My main concern would not be the performance of the Full GC but the 
additional memory. As you say, this would remove a big part of Serial 
GCs main/only advantage, the low memory overhead. Even if the additional 
memory is only used during the Full GC I would assume that the peak 
overhead is what's important in many cases.

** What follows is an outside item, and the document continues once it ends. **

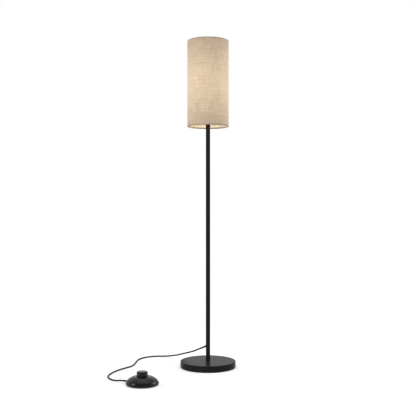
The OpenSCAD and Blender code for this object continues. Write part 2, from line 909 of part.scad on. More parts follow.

My first thought when reading this was, if we add this overhead to 
Serial is it still worth to keep it around? Could we have a single 
threaded mode of G1 that has similar overhead. Did some quick runs using 
a small test and a 5G heap. I got these overhead numbers using NMT:
Baseline Serial: ~14MB
New Serial: ~14MB (Peak: ~174MB)
G1: ~167MB
G1 + ParallelGCThreads=1: ~138MB

This is of course just one very simple data point and G1 would likely 
consume additional memory in a real world use case (and would also need 
to be rewritten using a similar technique). So I'm not proposing to drop 
Serial instead of doing this new full GC implementation, but I think 
it's important to think along those lines. To me a big reason for having 
the Serial collector is use cases where you don't care about GC 
performance but want low overhead.

> - Do you know of any targeted benchmarks that specifically measure full-GC performance? So far I only used this benchmark, which exxagerates the performance impact of the full-GC code, and measure the average time reported for the full-GC phases:

I actually have a few different small SystemGC benchmarks that I used 
way back when I did the parallel Full GC for G1. The plan was to 
contribute them at some point but haven't happend yet :) I dug them out 
and updated them a bit to make sure the run as intended out of the box. 
They are very similar to the test you have used but a few more 
scenarios. Not at all testing everything, but something to give some 
peace of mind when it comes to performance. The branch is here:
https://github.com/openjdk/jdk/compare/master...kstefanj:jdk:system-gc-benchmarks

They are based on JMH and uses the single shot mode. Run them either 
through the make files:
make test TEST=micro:org.openjdk.bench.vm.gc.SystemGC*
Or when you have the benchmarks jar:
java -jar benchmarks.jar SystemGC

The tests generate about 1 GB of objects, so to ensure that no GCs occur 
before the actual System.gc() and usual run the benchmarks with:
-Xmx5g -Xms5g -Xmn3g

Hope this helps. Though, I don't think performance is what we will 
discuss the most around this change.

Regards,
StefanJ